Rep. John Rogers, D-Birmingham, said he was concerned with how decisions were made in the committee, and that he did not feel informed about their actions.
Reynolds said that the committee began working on this bill in December and that it has been an open conversation since then.
“I had a lot of the members calling, texting, meeting with me, and every member had that opportunity to do that,” Reynolds said.
House Speaker Nathaniel Ledbetter, R-Rainsville, was dismissive of Rogers’ comments after the vote.
“Maybe they need to get on the General Fund committee,” he said. “I mean, maybe that’s something they should strive for.”
Rep. Juandalynn Givan, D-Birmingham, said she wanted to know exactly how much money is going to Jefferson County, which Reynolds said he could not answer because funds allocated are prioritized by neediness. Reynolds said that priority will be given to the four counties that did not receive money from last year’s ARPA funds.

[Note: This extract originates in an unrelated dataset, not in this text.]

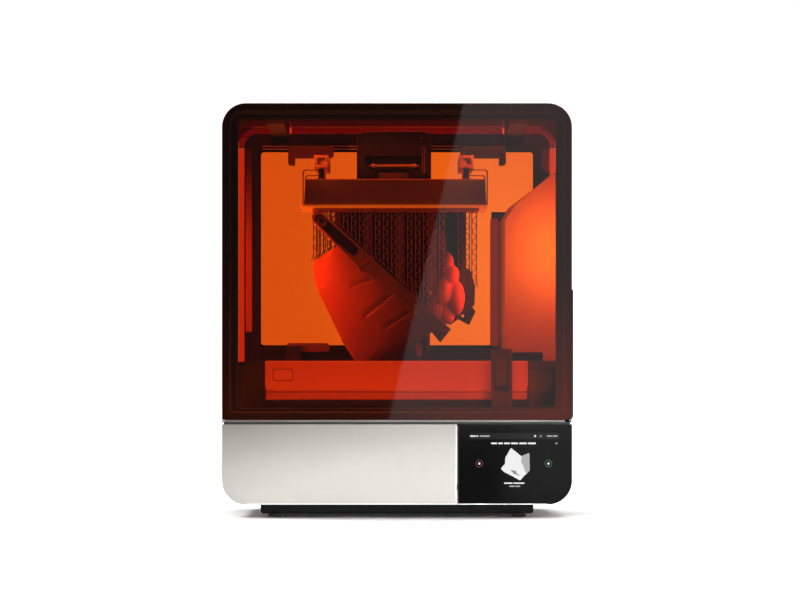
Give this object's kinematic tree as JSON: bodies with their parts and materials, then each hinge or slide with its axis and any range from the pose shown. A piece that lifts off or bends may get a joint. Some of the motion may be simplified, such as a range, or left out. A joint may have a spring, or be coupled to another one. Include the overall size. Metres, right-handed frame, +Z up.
{
  "type": "resin printer",
  "caption": "Desktop masked-light resin 3D printer with an amber lift-up cover, resin tank, lift tower, build platform and front touch display.",
  "frame": {"origin": "on the table, under the middle of the base", "axes": "+X to the machine's right as seen from the front, +Y to the rear, +Z up"},
  "size_m": [0.625, 0.52, 0.735],
  "materials": {
    "rubber": "matt rubber",
    "dark_plastic": "fine spark texture",
    "light_panel": "satin warm grey",
    "display_glass": "black cover glass",
    "display": "LCD module",
    "trim": "satin silver",
    "steel": "machined",
    "dark_metal": "black powder coat",
    "dark_alloy": "black anodised",
    "board": "solder mask",
    "lamp_board": "bare",
    "panel_glass": "light panel",
    "brass": "machined",
    "platform_metal": "bead blasted",
    "sheet": "spring steel",
    "print_resin": "cured resin",
    "tank_plastic": "orange translucent",
    "film": "clear film",
    "amber": "amber acrylic",
    "bay_plastic": "moulded grey"
  },
  "bodies": {
    "chassis": {"rubber_feet": "rubber", "base_pedestal": "dark_plastic", "base_shell": "light_panel", "front_panel": "light_panel", "display_glass": "display_glass", "display_module": "display", "front_subframe": "steel", "base_deck": "dark_plastic", "trim_strip": "trim", "rear_panel": "light_panel", "panel_screws": "steel", "rear_sockets": "dark_plastic", "fan_frames": "dark_plastic", "light_engine_housing": "dark_alloy", "light_engine_window": "panel_glass", "led_array": "lamp_board", "main_board": "board", "power_supply": "steel", "z_motor": "dark_metal", "tower_housing": "dark_alloy", "linear_rails": "steel", "screw_bearings": "steel", "tank_carrier": "dark_alloy", "tank_body": "tank_plastic", "tank_film": "film", "mixer_rail": "dark_plastic", "tank_latch_post": "dark_plastic", "rear_wall_frame": "dark_alloy", "rear_window_gasket": "rubber", "rear_window": "amber", "cartridge_bay_housing": "bay_plastic", "dispense_valves": "dark_plastic", "wall_hooks": "dark_alloy", "hinge_pins": "steel"},
    "cover": {"cover_shell": "amber", "cover_front_pane": "amber", "cover_front_frame": "dark_metal", "cover_seal": "rubber", "cover_side_grip": "dark_plastic", "cover_hinge_arms": "dark_alloy"},
    "carriage": {"carriage_head": "dark_alloy", "carriage_bearings": "steel", "screw_nut": "brass"},
    "lock_bail": {"platform_lock_bail": "steel"},
    "screw": {"lead_screw": "steel"},
    "platform": {"platform_body": "platform_metal", "platform_sheet": "sheet", "handle_posts": "dark_plastic", "release_wires": "steel", "hanging_print": "print_resin"},
    "handle_left": {"release_handle_left": "platform_metal"},
    "handle_right": {"release_handle_right": "platform_metal"},
    "mixer": {"mixer_drive": "dark_metal", "mixer_arm": "tank_plastic"},
    "latch": {"tank_latch_lever": "dark_plastic"},
    "cartridge_a": {"cartridge_left": "dark_plastic"},
    "cartridge_b": {"cartridge_right": "dark_plastic"},
    "fan_a": {"fan_rotor_left": "dark_plastic"},
    "fan_b": {"fan_rotor_right": "dark_plastic"},
    "rocker": {"power_rocker": "dark_plastic"}
  },
  "joints": [
    {"name": "cover_hinge", "type": "hinge", "parent": "chassis", "child": "cover", "pos_m": [0, 0.245, 0.703], "axis": [-1, 0, 0], "range_deg": [0, 70]},
    {"name": "z_slide", "type": "slide", "parent": "chassis", "child": "carriage", "axis": [0, 0, 1], "range_m": [-0.34, 0], "deforming": ["hanging_print"]},
    {"name": "screw_spin", "type": "hinge", "parent": "chassis", "child": "screw", "pos_m": [-0.006, 0.128, 0.4], "axis": [0, 0, 1], "range_deg": [-6130, 10]},
    {"name": "bail_hinge", "type": "hinge", "parent": "carriage", "child": "lock_bail", "pos_m": [-0.0065, -0.103, 0.6334], "axis": [-1, 0, 0], "range_deg": [0, 70]},
    {"name": "platform_unload", "type": "slide", "parent": "carriage", "child": "platform", "axis": [0, -1, 0], "range_m": [0, 0.045]},
    {"name": "handle_left_hinge", "type": "hinge", "parent": "platform", "child": "handle_left", "pos_m": [-0.136, -0.08, 0.616], "axis": [0, 1, 0], "range_deg": [0, 20]},
    {"name": "handle_right_hinge", "type": "hinge", "parent": "platform", "child": "handle_right", "pos_m": [0.125, -0.08, 0.616], "axis": [0, -1, 0], "range_deg": [0, 20]},
    {"name": "mixer_slide", "type": "slide", "parent": "chassis", "child": "mixer", "axis": [1, 0, 0], "range_m": [0, 0.39]},
    {"name": "latch_hinge", "type": "hinge", "parent": "chassis", "child": "latch", "pos_m": [0.1863, -0.226, 0.24], "axis": [1, 0, 0], "range_deg": [0, 15]},
    {"name": "cartridge_left_slide", "type": "slide", "parent": "chassis", "child": "cartridge_a", "axis": [0, 1, 0], "range_m": [0, 0.12]},
    {"name": "cartridge_right_slide", "type": "slide", "parent": "chassis", "child": "cartridge_b", "axis": [0, 1, 0], "range_m": [0, 0.12]},
    {"name": "fan_left_spin", "type": "hinge", "parent": "chassis", "child": "fan_a", "pos_m": [0.06, 0.24, 0.095], "axis": [0, 1, 0], "continuous": true},
    {"name": "fan_right_spin", "type": "hinge", "parent": "chassis", "child": "fan_b", "pos_m": [0.16, 0.24, 0.095], "axis": [0, 1, 0], "continuous": true},
    {"name": "rocker_hinge", "type": "hinge", "parent": "chassis", "child": "rocker", "pos_m": [-0.2305, 0.255, 0.064], "axis": [1, 0, 0], "range_deg": [0, 12]}
  ],
  "couplings": [
    {"joint": "screw_spin", "follows": "z_slide", "rad_per_m": 314.16}
  ]
}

HB 1 would put up to $400 million into water and sewer projects; up to $260 million into broadband expansion; up to $100 million to nursing homes and another $100 million to hospitals.
Water and sewer projects got $225 million in Alabama’s first round of COVID relief money. HB 1 would raise that to $400 million. Broadband funding went down slightly, from $276 million in last year’s allocations to $260 million in this year’s proposal.

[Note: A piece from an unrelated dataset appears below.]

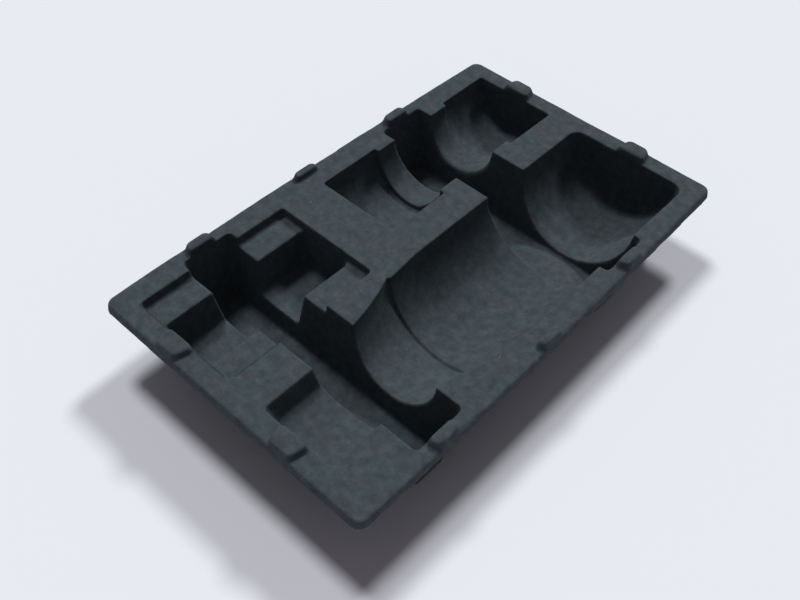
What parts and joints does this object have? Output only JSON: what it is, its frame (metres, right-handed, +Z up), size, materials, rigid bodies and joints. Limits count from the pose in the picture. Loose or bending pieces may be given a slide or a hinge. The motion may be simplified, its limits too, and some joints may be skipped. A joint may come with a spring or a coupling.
{
  "type": "pulp bottle shipper insert",
  "caption": "Moulded pulp tray that cradles round goods lying down in a shipping carton, with cross channels for the fingers and low stacking lugs on its rim.",
  "frame": {"origin": "on the ground under the middle of the tray", "axes": "+Z up, +Y along the tray towards the heels of its pockets, +X across it to the right"},
  "size_m": [0.2134, 0.3406, 0.0545],
  "materials": {
    "pulp": "matt fibrous dark grey moulded pulp"
  },
  "bodies": {
    "root": {"pulp_tray": "pulp"}
  },
  "joints": []
}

The bill now moves to the Senate, where Reynolds is not so sure its passage will be as swift.
“It could go into Friday morning,” he said. “If those have amendments and we get it back here, I would not – certainly the speakers call – I would not go home and leave that laying there, so we’d deal with it on Friday.”

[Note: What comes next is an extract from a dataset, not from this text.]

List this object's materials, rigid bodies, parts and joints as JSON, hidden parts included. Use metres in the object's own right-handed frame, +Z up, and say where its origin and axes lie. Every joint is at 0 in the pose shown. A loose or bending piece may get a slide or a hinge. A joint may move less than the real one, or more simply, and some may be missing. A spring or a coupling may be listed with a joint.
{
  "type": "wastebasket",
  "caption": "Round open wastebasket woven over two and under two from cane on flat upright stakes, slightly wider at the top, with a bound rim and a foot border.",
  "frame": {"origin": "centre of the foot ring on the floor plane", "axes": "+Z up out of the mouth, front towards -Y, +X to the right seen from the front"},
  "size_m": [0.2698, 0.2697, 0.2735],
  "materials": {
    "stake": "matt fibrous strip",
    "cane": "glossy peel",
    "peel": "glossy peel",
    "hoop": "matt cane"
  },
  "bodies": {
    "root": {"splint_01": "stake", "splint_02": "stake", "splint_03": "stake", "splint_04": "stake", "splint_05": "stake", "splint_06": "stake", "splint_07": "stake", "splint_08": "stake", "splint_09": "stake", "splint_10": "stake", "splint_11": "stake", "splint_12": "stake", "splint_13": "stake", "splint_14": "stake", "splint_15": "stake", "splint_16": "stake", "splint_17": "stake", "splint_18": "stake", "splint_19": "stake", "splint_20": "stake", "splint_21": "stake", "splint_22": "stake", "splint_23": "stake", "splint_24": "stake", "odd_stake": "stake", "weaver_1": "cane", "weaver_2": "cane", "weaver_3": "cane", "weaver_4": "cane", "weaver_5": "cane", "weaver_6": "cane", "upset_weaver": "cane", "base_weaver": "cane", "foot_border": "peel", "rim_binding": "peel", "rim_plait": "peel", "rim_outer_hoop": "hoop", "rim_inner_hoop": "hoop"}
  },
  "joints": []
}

Representatives of the Alabama Hospital Association and the Alabama Nursing Home Association said last week they were grateful for the help. But the AHA asked for nearly four times the amount of federal funds it would receive under the bill, which would be enough to keep the doors open.
A not-so-special session bill
Sen. Garlan Gudger, R-Cullman, took the Senate floor for about 45 minutes Tuesday in an attempt to persuade his colleagues to pass a hospital visitation bill he has sponsored.
SB 2 would allow visitors and “essential caregivers” to have the right to visit patients in the hospital. A designated “essential caregiver” would be permitted to visit the patient beyond normal hours and for extended periods of time.
“But without family engagement next to your loved one, they can’t feel they can see us and they feel like they’re alone,” Gudger said.
Special sessions are called by governors to consider a specific list of bills. Any bill not in the call requires a two-thirds vote of both houses to pass. Gudger’s bill was not part of Ivey’s special session call.
Several Republican members of the Senate thanked Gudger for bringing attention to this bill.
Sen. Rodger Smitherman, D-Birmingham, said that he was concerned about liability towards the hospital and wanted to make sure the hospital had a say in the visitors who “may” visit. Under the bill, essential caregivers “shall” visit.
He said want hospitals shielded “from any appearance of liability unless they make the call.”
“I’m a lawyer,” he said to Gudger, acknowledging that his requests sound “strange.”
Senate President Pro Tem Greg Reed, R-Jasper, went to the mic and shared his support for the bill and said it would be on a “hot rail” when they returned to a regular session next week.
“And, so, that is what I’ve committed to you and committed to others and now commit to the body that this is a topic that we need to be focused on,” he said.
Staff writer Jemma Stephenson contributed to this report.